• DATA TO PROCESS:

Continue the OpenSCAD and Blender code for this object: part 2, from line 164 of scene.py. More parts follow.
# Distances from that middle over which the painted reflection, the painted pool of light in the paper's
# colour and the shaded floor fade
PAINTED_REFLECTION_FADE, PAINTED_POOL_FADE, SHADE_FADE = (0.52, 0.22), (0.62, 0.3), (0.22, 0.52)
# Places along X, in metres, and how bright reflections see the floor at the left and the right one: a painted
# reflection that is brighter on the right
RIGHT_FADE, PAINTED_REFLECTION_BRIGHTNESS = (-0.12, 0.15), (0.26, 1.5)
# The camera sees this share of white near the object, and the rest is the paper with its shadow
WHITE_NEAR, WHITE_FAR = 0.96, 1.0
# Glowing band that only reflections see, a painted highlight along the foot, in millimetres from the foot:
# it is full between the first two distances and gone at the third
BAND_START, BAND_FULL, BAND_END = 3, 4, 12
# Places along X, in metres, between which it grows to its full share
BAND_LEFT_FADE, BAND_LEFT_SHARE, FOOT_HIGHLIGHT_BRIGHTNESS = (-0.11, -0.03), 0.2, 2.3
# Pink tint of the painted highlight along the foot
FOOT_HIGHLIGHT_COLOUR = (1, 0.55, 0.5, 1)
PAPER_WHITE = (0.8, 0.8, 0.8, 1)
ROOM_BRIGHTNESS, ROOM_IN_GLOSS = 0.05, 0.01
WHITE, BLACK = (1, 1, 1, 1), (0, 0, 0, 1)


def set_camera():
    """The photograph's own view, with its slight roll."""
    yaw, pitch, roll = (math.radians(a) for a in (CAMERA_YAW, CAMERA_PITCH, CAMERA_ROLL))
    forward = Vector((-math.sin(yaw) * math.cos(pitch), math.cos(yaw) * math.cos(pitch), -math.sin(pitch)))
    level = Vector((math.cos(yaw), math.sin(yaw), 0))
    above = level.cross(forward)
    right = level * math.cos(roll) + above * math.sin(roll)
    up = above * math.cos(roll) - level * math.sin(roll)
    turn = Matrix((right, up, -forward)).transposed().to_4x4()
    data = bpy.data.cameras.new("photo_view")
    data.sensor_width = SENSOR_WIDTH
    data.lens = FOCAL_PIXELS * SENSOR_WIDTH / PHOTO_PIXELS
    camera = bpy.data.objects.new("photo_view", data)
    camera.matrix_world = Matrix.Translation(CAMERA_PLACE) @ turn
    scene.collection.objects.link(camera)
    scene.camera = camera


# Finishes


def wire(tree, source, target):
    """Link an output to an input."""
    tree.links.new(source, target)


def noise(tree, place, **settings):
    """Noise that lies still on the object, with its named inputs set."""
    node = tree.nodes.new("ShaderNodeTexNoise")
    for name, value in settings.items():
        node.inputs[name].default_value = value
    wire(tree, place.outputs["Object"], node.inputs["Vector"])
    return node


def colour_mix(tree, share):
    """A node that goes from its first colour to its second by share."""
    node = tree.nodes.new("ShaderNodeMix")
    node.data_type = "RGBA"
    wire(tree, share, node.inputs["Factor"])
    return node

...

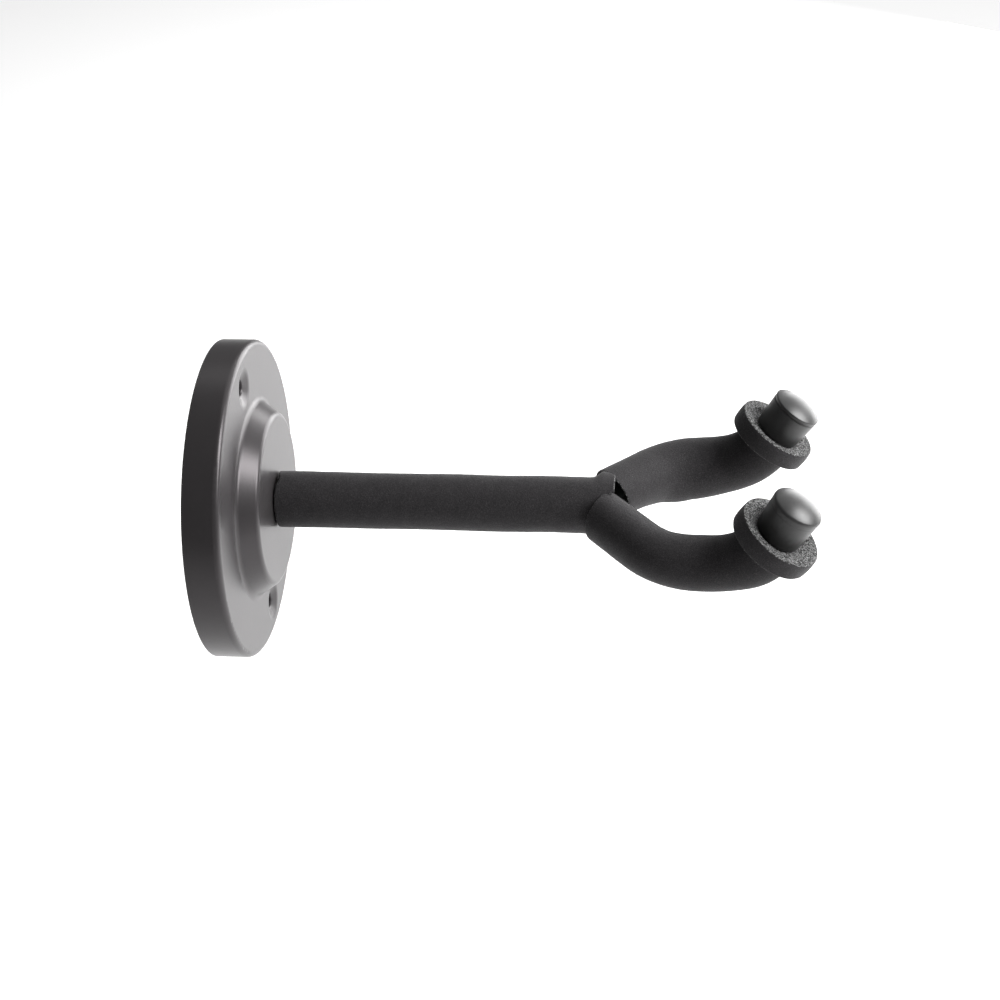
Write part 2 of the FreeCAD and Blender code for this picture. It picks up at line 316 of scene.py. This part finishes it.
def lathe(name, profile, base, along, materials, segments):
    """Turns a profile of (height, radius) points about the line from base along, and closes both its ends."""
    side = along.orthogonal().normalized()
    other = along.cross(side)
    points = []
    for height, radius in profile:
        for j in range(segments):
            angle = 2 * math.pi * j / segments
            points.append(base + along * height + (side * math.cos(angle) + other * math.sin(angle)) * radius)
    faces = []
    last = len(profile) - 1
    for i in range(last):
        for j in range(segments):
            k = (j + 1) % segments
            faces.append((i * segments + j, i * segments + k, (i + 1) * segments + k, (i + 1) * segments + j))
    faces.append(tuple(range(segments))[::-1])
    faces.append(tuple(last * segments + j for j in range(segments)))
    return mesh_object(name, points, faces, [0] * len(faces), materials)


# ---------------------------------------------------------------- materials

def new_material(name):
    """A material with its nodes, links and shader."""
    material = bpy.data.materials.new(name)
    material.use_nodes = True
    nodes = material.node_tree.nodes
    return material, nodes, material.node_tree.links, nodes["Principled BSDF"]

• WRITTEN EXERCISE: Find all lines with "Blender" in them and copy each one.

• RESPONSE TO THIS EXERCISE:
Continue the OpenSCAD and Blender code for this object: part 2, from line 164 of scene.py. More parts follow.
Write part 2 of the FreeCAD and Blender code for this picture. It picks up at line 316 of scene.py. This part finishes it.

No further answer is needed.